Northwest shares dipped roughly 3% on news of the EPS miss, but the share price has since recovered to a $50 range. Dividend growth averages 5% a year and Northwest current $1.78 annual dividend yields almost 4%. With rising earnings and comfortable cash flow coverage, Northwest has plenty of room to grow the dividend even during weather-related EPS dips.
2. Lorillard Inc. (NYSE: LO)
Yield: 5%
Lorillard is the third-largest tobacco company in the United States. The company went public in 2008 when Loews Corp. (NYSE: L) sold its majority ownership interest. Lorillard’s flagship Newport brand is the best-selling menthol cigarette in the United States and Lorillard also owns the popular Kent, True, Maverick and Old Gold brands.
Lorillard’s EPS improved 7% during the second quarter of 2012 to $2.19 from $2.05 a year earlier. The company also grew sales 2% to $1.73 billion and increased its retail market share to 14.3% in the period. Analysts estimated EPS would be $2.32, but the result was a 6% EPS miss, which caused a nearly 8% share price decline.
Despite this miss, the long-term outlook remains bright. Lorillard recently reaffirmed its goal of delivering double-digit shareholder returns this year (as measured by EPS growth and dividend yield) and analysts target 9% earnings growth this year accelerating to 10% growth next year.
Lorillard’s dividend payout is high at 70% of earnings and 60% of cash flow, but manageable because of the high predictability of the company’s cash flows. Lorillard hit the ground running in 2008 by paying a $3.68 annual dividend and has since increased payout 68% to an annual rate of $6.20 presently yielding 4.7%.
3. Corporate Office Properties Trust (NYSE: OFC)
Yield: 5%
This office REIT occupies a unique niche leasing office space to U.S. government contractors and the defense information technology sector.
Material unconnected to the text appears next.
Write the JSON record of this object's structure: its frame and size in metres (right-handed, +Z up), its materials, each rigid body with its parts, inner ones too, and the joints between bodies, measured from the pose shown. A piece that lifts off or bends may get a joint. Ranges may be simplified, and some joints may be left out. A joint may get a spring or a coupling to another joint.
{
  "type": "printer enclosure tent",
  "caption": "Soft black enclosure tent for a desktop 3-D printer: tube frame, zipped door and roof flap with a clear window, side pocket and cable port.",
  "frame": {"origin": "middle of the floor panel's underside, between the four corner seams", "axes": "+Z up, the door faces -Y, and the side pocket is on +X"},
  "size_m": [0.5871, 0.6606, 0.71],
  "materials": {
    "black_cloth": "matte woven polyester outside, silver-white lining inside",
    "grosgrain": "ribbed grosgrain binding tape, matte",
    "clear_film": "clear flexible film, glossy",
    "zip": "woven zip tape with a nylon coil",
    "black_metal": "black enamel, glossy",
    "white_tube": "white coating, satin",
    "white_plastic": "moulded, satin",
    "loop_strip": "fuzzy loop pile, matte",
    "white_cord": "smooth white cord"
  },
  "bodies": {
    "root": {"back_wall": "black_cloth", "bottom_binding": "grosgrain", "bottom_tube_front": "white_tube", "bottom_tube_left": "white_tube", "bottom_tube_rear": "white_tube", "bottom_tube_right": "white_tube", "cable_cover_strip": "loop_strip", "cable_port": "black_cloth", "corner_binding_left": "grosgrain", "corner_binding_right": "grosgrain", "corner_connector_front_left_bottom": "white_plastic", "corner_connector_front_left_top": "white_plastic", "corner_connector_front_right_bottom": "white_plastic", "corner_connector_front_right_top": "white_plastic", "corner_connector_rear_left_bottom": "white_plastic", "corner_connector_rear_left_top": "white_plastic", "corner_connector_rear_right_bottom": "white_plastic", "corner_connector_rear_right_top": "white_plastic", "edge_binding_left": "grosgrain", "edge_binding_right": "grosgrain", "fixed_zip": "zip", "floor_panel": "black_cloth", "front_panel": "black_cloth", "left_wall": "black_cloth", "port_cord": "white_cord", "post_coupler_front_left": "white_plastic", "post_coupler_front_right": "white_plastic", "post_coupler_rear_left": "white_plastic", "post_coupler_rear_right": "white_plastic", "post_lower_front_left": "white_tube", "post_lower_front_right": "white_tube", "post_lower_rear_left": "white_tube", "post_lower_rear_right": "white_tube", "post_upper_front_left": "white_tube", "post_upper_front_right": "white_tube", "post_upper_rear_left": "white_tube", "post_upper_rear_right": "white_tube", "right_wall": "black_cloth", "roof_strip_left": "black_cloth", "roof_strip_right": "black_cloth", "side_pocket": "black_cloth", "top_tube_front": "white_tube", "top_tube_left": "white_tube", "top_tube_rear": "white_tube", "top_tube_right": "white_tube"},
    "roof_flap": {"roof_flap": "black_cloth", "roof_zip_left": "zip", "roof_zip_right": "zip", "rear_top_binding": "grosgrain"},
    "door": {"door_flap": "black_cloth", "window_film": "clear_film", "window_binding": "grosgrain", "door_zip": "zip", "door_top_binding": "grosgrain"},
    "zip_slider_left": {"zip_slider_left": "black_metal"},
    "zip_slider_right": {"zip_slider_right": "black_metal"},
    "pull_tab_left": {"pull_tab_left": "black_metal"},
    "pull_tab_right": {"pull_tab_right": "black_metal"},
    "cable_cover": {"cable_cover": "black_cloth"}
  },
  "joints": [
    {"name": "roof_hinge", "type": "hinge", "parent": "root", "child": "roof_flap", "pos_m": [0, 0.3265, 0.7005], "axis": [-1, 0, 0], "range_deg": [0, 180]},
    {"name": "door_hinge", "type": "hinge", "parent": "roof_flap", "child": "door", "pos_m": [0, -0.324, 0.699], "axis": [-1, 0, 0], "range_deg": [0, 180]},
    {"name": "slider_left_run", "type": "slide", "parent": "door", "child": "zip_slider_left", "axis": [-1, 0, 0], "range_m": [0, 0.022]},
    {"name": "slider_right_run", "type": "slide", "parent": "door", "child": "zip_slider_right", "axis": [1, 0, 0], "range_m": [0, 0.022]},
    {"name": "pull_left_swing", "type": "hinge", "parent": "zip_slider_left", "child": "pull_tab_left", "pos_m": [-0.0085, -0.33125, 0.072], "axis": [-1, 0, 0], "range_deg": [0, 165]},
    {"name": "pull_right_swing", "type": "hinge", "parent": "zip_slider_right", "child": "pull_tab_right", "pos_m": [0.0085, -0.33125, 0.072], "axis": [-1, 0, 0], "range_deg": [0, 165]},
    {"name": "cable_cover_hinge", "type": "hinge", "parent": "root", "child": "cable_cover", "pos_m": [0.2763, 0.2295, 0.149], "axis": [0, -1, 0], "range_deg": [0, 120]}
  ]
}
Corporate Office began a major portfolio repositioning last year that is focused on selling nonstrategic assets and reinvesting the proceeds in higher-quality properties and the company is ahead of plan, according to the CEO. So far, Corporate Office has sold 58 older, smaller buildings for $394 million and recycled $50 million of the proceeds into Class A properties that are 99% leased.
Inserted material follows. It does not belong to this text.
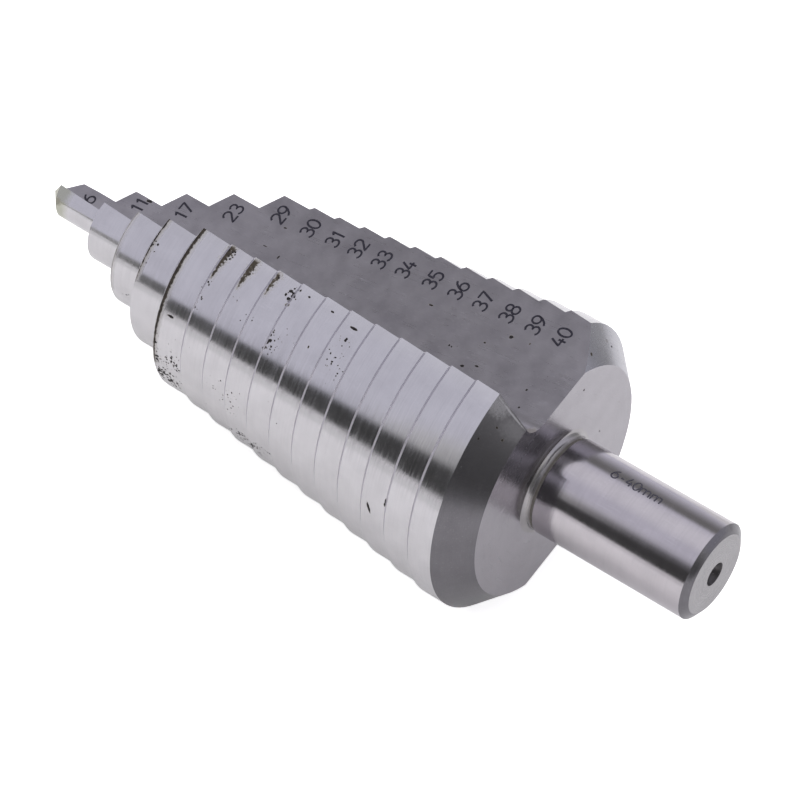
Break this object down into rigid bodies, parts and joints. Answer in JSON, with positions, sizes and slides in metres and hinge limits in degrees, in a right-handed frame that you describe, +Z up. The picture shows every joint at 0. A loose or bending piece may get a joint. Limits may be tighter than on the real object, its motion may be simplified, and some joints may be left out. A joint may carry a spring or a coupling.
{
  "type": "step drill",
  "caption": "Two-flute step drill for sheet metal, with marked lands rising from 6 mm to 40 mm and a plain round shank.",
  "frame": {"origin": "bottom centre of the bounding box, on the surface that the drill lies on", "axes": "+X from the point to the shank, along the resting surface, +Z up; the drill's own axis rises about 5 degrees towards the shank"},
  "size_m": [0.1054, 0.0398, 0.0352],
  "materials": {
    "ground_steel": "ground high-speed steel, light grey with fine grinding lines and a few dark specks"
  },
  "bodies": {
    "root": {"step_drill": "ground_steel"}
  },
  "joints": []
}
The current portfolio consists of 228 office properties totaling 19.8 million square feet. The average remaining lease term for these properties is five years and the portfolio is 89% leased.
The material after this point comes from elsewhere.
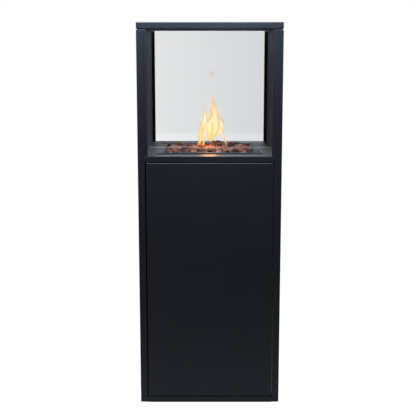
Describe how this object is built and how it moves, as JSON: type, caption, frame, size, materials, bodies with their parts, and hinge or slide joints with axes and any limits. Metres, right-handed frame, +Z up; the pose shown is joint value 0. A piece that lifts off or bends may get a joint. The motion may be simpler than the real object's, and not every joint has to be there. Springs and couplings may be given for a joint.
{
  "type": "outdoor heater",
  "caption": "Tall square steel gas fire column with a glazed see-through fire chamber over lava stones and a hinged door for the gas bottle.",
  "frame": {"origin": "on the floor under the centre of the heater", "axes": "+Z up the column, -Y out of the front, through the door, +X to the right of someone facing the door"},
  "size_m": [0.515, 0.515, 1.4],
  "materials": {
    "powder_coat": "fine-textured black powder coat",
    "deck_coat": "smooth satin black heat-proof paint",
    "liner_steel": "semi-gloss black heat-proof paint",
    "zinc_steel": "zinc-plated sheet steel",
    "stainless": "plain stainless steel",
    "burner_iron": "raw cast iron",
    "brass_fitting": "machined brass",
    "clear_glass": "clear toughened glass with a faint grey tint",
    "lava_stone": "rough reddish-brown lava stone",
    "white_ceramic": "glazed white ceramic insulator",
    "black_plastic": "moulded matt black plastic",
    "red_plastic": "glossy red plastic",
    "foot_rubber": "matt black rubber",
    "hose_rubber": "smooth orange gas hose",
    "pipe_aluminium": "drawn aluminium tube",
    "bottle_paint": "plain grey bottle paint",
    "regulator_body": "cast grey regulator body"
  },
  "bodies": {
    "cabinet": {"side_panel_left": "powder_coat", "side_panel_right": "powder_coat", "front_rail_lower": "powder_coat", "front_rail_upper": "powder_coat", "rear_rail_lower": "powder_coat", "rear_rail_upper": "powder_coat", "base_pan": "powder_coat", "foot_front_left": "foot_rubber", "foot_front_right": "foot_rubber", "foot_rear_left": "foot_rubber", "foot_rear_right": "foot_rubber", "rear_panel": "powder_coat", "rear_screw_left": "zinc_steel", "rear_screw_right": "zinc_steel", "hinge_bracket_lower": "powder_coat", "hinge_bracket_upper": "powder_coat", "hinge_pin_lower": "stainless", "hinge_pin_upper": "stainless", "strike_strip": "zinc_steel", "latch_body": "black_plastic", "chamber_liner_left": "liner_steel", "chamber_liner_right": "liner_steel", "glass_channel_front_left": "powder_coat", "glass_channel_front_right": "powder_coat", "glass_channel_rear_left": "powder_coat", "glass_channel_rear_right": "powder_coat", "front_glass": "clear_glass", "rear_glass": "clear_glass", "deck_plate": "deck_coat", "burner_tray": "stainless", "stone_grate": "stainless", "lava_bed": "lava_stone", "burner_head": "burner_iron", "gas_jet": "brass_fitting", "spark_electrode": "white_ceramic", "thermocouple": "stainless", "cap_shell": "powder_coat", "cap_liner": "liner_steel", "heat_shield": "zinc_steel", "control_plate": "powder_coat", "gas_valve": "brass_fitting", "igniter_body": "black_plastic", "tilt_switch": "black_plastic", "supply_pipe": "pipe_aluminium", "ignition_lead": "black_plastic", "thermocouple_lead": "brass_fitting", "gas_bottle": "bottle_paint", "bottle_collar": "bottle_paint", "bottle_valve": "brass_fitting", "regulator_nut": "brass_fitting", "regulator": "regulator_body", "gas_hose": "hose_rubber"},
    "door": {"door_skin": "powder_coat", "door_liner": "zinc_steel", "latch_striker": "zinc_steel"},
    "latch_plunger": {"latch_plunger": "black_plastic"},
    "valve_spindle": {"valve_spindle": "zinc_steel"},
    "control_knob": {"control_knob": "black_plastic"},
    "igniter_button": {"igniter_button": "red_plastic"},
    "handwheel": {"handwheel": "black_plastic"}
  },
  "joints": [
    {"name": "door_hinge", "type": "hinge", "parent": "cabinet", "child": "door", "pos_m": [-0.217, -0.2505, 0.467], "axis": [0, 0, -1], "range_deg": [0, 110]},
    {"name": "latch_press", "type": "slide", "parent": "cabinet", "child": "latch_plunger", "axis": [0, 1, 0], "range_m": [0, 0.003], "stiffness_N_per_m": 400, "springref_m": -0.001},
    {"name": "knob_push", "type": "slide", "parent": "cabinet", "child": "valve_spindle", "axis": [0, 1, 0], "range_m": [0, 0.004], "stiffness_N_per_m": 800, "springref_m": -0.001},
    {"name": "knob_turn", "type": "hinge", "parent": "valve_spindle", "child": "control_knob", "pos_m": [0, -0.2052, 0.85], "axis": [0, -1, 0], "range_deg": [0, 180]},
    {"name": "igniter_press", "type": "slide", "parent": "cabinet", "child": "igniter_button", "axis": [0, 1, 0], "range_m": [0, 0.006], "stiffness_N_per_m": 500, "springref_m": -0.001},
    {"name": "handwheel_turn", "type": "hinge", "parent": "cabinet", "child": "handwheel", "pos_m": [0, 0.02, 0.55], "axis": [0, 0, 1], "range_deg": [0, 540]}
  ]
}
Corporate Office produced earnings of 9 cents in the second quarter of 2012, which was a major improvement from loss of 42 cents one year earlier. But consensus analyst estimates forecast EPS at 13 cents. The difference resulted in a 30% earnings miss and a 5% drop in the share price.
REITs cover dividends with funds from operations (FFO) rather than with earnings, and Corporate Office nearly doubled FFO per share to $1.08 during the first six months of 2012 from $0.58 in the same period last year. The company has issued guidance for full year 2012 FFO per share in a $2.02 to $2.08 range. This would provide nearly two-fold coverage of the $1.10 annual dividend.
Office Properties had raised its dividend 14 years in a row, but cut payout 33% in January to free up more cash for new development projects. At the new dividend rate, coverage from FFO is generous and the odds of another cut are extremely unlikely.
Risks to Consider: All three of these companies are in mature, low growth industries so the likelihood of sizable EPS and share price gains is small. REIT dividends are mostly taxed as ordinary income so these investments are best held in tax-sheltered accounts.
Action to Take — > Both Northwest and Lorillard offer safe dividends and generous yields, while Lorillard is also bargain-priced at a 16 price-to-earnings (P/E) ratio, well below the 19 P/E of tobacco industry peers. Corporate Office is a bit riskier because of its restructuring, but well-positioned in a high-growth IT niche. Investors should also consider the company’s new Series L preferred stock (OFC-L) yielding roughly 7.5%.